**** RECORDED INFORMATION

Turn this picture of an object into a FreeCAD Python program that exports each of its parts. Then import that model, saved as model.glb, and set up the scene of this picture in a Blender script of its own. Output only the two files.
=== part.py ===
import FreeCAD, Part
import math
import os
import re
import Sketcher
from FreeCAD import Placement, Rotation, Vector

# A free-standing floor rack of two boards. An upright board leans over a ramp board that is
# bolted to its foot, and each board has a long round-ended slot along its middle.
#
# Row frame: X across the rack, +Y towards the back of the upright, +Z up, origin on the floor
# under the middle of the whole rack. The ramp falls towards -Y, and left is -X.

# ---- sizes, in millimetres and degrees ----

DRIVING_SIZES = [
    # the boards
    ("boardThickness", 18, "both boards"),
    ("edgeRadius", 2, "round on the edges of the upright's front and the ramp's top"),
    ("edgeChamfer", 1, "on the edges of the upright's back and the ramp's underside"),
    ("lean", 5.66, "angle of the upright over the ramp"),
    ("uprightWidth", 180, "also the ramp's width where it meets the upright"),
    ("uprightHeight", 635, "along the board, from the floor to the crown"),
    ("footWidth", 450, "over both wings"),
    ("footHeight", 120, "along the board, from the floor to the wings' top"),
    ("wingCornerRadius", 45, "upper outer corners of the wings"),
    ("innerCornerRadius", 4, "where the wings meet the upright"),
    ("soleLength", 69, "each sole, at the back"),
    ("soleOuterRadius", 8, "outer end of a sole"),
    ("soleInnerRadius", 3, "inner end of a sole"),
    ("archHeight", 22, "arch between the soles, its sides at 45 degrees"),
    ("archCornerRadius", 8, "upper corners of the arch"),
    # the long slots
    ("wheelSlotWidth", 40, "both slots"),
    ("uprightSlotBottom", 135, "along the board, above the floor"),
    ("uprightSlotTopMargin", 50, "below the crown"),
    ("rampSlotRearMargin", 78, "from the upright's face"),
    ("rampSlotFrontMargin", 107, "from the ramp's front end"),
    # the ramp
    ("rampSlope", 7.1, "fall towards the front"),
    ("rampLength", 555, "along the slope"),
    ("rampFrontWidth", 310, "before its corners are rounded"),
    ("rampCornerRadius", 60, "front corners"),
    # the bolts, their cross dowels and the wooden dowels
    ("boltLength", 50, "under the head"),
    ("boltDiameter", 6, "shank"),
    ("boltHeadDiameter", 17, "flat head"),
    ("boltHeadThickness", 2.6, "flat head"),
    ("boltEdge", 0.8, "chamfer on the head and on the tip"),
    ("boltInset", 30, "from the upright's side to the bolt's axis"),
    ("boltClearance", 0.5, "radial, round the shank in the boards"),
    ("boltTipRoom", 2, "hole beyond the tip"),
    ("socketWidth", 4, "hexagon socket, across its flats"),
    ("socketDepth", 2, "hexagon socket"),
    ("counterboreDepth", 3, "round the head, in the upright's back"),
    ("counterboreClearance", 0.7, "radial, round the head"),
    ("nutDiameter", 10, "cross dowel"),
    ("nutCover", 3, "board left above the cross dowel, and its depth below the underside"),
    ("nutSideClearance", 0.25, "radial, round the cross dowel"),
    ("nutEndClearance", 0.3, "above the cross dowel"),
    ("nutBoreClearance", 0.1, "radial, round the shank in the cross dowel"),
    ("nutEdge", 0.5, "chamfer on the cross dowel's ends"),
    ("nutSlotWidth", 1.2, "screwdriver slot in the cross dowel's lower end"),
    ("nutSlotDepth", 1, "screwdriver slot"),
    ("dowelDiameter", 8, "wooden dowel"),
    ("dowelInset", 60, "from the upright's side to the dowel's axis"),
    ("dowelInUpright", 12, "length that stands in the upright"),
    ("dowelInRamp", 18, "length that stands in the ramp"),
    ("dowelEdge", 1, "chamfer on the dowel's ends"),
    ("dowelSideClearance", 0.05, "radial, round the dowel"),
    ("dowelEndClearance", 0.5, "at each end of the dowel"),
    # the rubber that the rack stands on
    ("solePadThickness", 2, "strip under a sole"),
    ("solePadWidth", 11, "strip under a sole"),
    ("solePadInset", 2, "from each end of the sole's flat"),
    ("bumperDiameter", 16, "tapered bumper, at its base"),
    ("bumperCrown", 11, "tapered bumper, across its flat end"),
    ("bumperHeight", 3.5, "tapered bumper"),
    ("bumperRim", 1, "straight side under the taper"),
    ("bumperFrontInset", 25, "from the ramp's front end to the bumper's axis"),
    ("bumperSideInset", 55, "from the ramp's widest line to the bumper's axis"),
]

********

* **YOUR INSTRUCTIONS**
Pull out every line in the material above where "FreeCAD" occurs.

* **TASK ANSWER**
Turn this picture of an object into a FreeCAD Python program that exports each of its parts. Then import that model, saved as model.glb, and set up the scene of this picture in a Blender script of its own. Output only the two files.
import FreeCAD, Part
from FreeCAD import Placement, Rotation, Vector